Although I think either result is doctrinally plausible in Jardines, I tend to think the defense has the better argument. To my mind, the key is that the front steps of a private single-family home is space generally protected by the Fourth Amendment: In the argot of the doctrine, it is “curtilage,” not open fields. The issue then becomes the scope of implied consent to walk up to the front steps based on prevailing social norms. Cf. Georgia v. Randolph. I think there is implied consent for all the routine circumstances in which government actors might come to the front steps. The mailman drops off the mail, for example, and a a police officer might on occassion come to ask questions about crime in the neighborhood.

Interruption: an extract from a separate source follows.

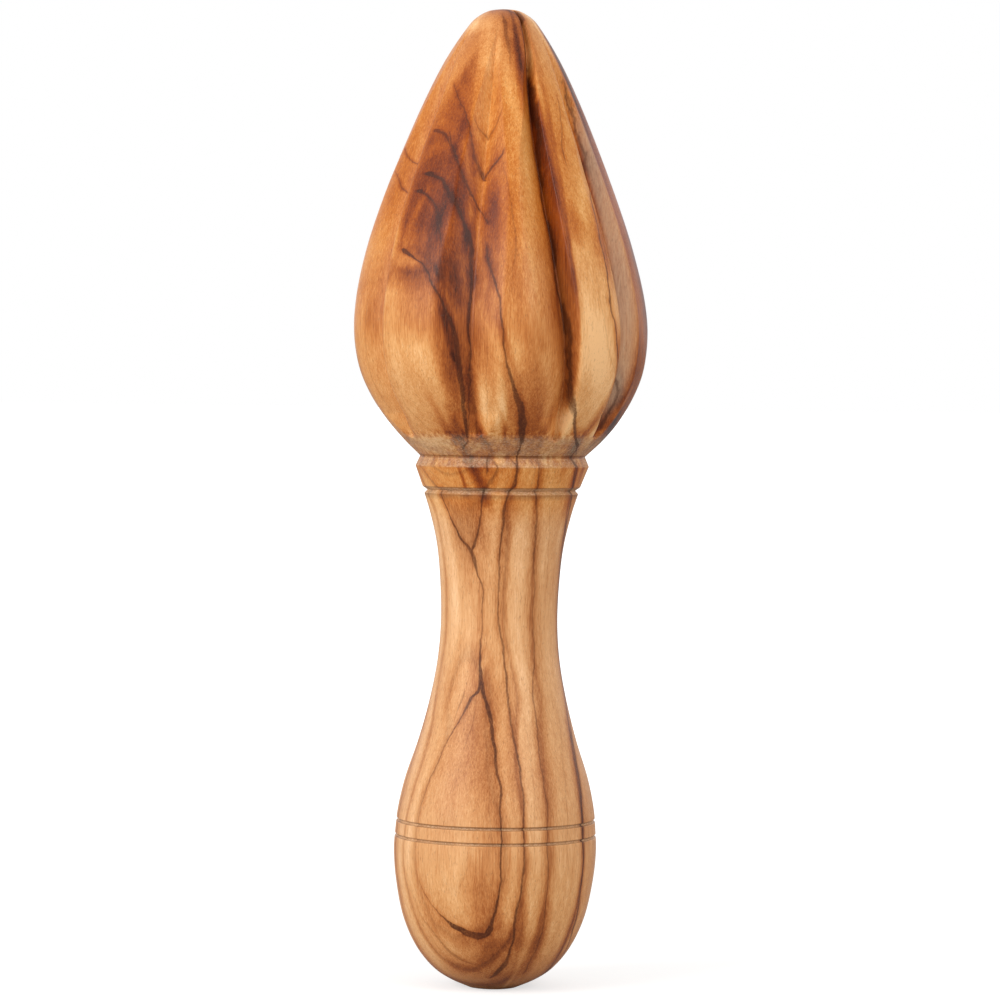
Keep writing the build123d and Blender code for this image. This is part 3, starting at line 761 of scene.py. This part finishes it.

But I see the pairing of a trained drug-sniffing dog and a police officer from a k-9 unit who has been trained to work with the dog as pretty obviously different. I would say that this is beyond the implied consent of homeowners, as it’s the rare homeowner who welcomes a drug-sniffing dog and trained handler to smell for drugs to get probable cause to break down the door to their home. That’s part of the reason why the police have had drug-sniffing dogs for a long time but have rarely used them at the home: It’s pretty different from the usual knock-and-talk, and most officers get that. At the same time, my rationale would be limited to homes surrounded by curtilage, such as single-family homes. I think it’s a different case with apartment buildings where there is no curtilage. In that case the apartment-dweller normally has no Fourth Amendment right to keep people away from the door.
II. Florida v. Harris
In Harris, the issue is how we know that a drug-sniffing dog is sufficiently trained that its alert creates probable cause that can then justify a search. A dog might be a reliable drug-detector or might not be, but it’s not like we can put the dog on the stand and have defense counsel cross-examine him about whether he really smelled the drugs. The state argues that judges should defer to canine professionals for the probable cause determination: If canine professionals announce that the dog has been trained, then the dog’s alert is always probable cause. The defense argues that we can’t rely on canine professionals and that we need to know the dog’s record of success in past searches to know whether the dog’s alert is reliable.
I think Harris is a hard case. The reliability of a drug-sniffing dog and the idea of a “trained” versus “untrained” dog is an abstraction for most of us. We don’t know much about what this “training” consists of, as there don’t appear to be any real standards for what training is. The state argues that a dog’s sense of smell is so fantastic that we don’t need to worry about this; any certification that isn’t a sham is enough. The defense offers a very different picture, as it presents some dogs as sufficiently trained that their alerts will be probable cause and others trained poorly so that their alerts won’t be probable cause. Based on the briefs, I find it hard to know which side is right on this.
So how should the Court decide the case? By rejecting absolutes, I think. First, I don’t think it makes sense to say that an alert by a “certified” dog automatically creates probable cause. We just don’t know enough about the “certification” process to know if that’s true (indeed, there is no one certification standard, so it’s hard to know what that even means). At the same time, I don’t think it makes sense to say that the state has to produce the records of past alerts to establish probable cause in each case. Probable cause always depends on the circumstances and a close look at all the facts. As we lawyers put it, it requires considering “the totality of the circumstances.” In some cases, the dog sniff alone should be enough to create probable cause. In other cases, it won’t be, and the state would be free to put on other evidence to try to meet its burden (including records of past alerts). I don’t think there’s a one-size-fits-all answer to the question. So I think the Court should emphasize the fact-specific nature of the question and the government’s burden of proof to justify the warrantless search, and then remand to the state supreme court.
I also wanted to flag one very interesting sub-issue in Harris. When a dog alerts but no drugs are found, was the dog “wrong” to alert? The state says that the dog may have alerted properly even if no drugs are recovered, as the dog has been trained to smell for certain chemicals which may be present even if no drugs are actually recovered. For example, the dog might be alerting to residual odors of the drug that don’t lead to recoverable amounts. The defense says that this alert is nonetheless a false alert, as there were no drugs to be found. The disagreement implicates an interesting issue: Does probable cause to believe contraband is inside a space mean probable cause to believe that enough contraband is there so that contraband can be recovered? Or does it mean probable cause to believe that even just a trace amount of contraband is there, even if it is not enough to be recovered? We don’t run into that problem with most kinds of evidence. Imagine the police apply for a warrant to search a home for a stolen diamond. Either the diamond is there or not: It’s an on-off switch. But drugs can appear in trace amounts, and a dog might alert to an amount that the police can’t actually recover. It’s an interesting issue to watch for in Wednesday’s arguments.